Mais, Messieurs, étudions la question non plus économiquement, mais géographiquement. Si la restriction a été imaginée dans l’intérêt des masses, la liberté doit être un produit aristocratique, quoique assurément ces deux mots, liberté, aristocratie, hurlent de se trouver ensemble.

Voici d’abord la Suisse : c’est le pays le plus démocratique de l’Europe. Là, l’ouvrier a un suffrage qui pèse autant que celui de son chef. Et la Suisse n’a pas voulu de douane même fiscale.

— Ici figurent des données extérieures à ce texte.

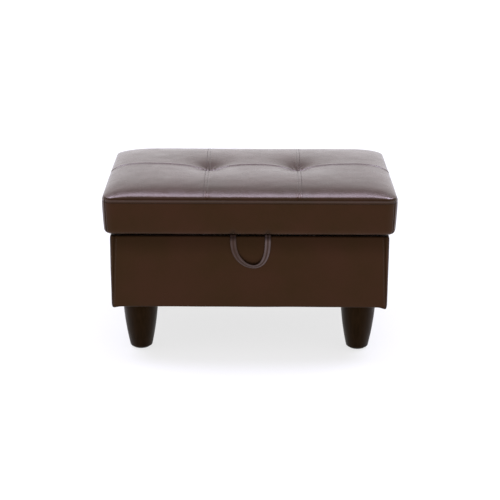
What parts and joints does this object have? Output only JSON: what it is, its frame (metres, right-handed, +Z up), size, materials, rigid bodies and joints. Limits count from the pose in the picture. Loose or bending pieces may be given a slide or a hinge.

Ce n’est pas qu’il ait manqué de gros propriétaires de champs et de forêts, de gros entrepreneurs qui aient essayé d’implanter en Suisse la restriction. Ces hommes qui vendent des produits disaient à ceux qui vendent leur travail : Soyez bonnes gens ; laissez-nous renchérir nos produits, nous nous enrichirons, nous ferons de la dépense, et il vous en reviendra de gros avantages par ricochet. (Hilarité.) Mais jamais ils n’ont pu persuader au peuple suisse qu’il fût de son avantage de payer cher ce qu’il peut avoir à bon marché. La doctrine des ricochets n’a pas fait fortune dans ce pays. Et, en effet, il n’y a pas d’abus qu’on ne puisse justifier par elle. Avant 1830, on pouvait dire aussi : C’est un grand bonheur que le peuple paye une liste civile de 36 millions. La cour mène grand train, et l’industrie profite par ricochet

En vérité, je crois que, dans certain petit volume, j’ai négligé d’introduire un article intitulé : Sophisme des ricochets.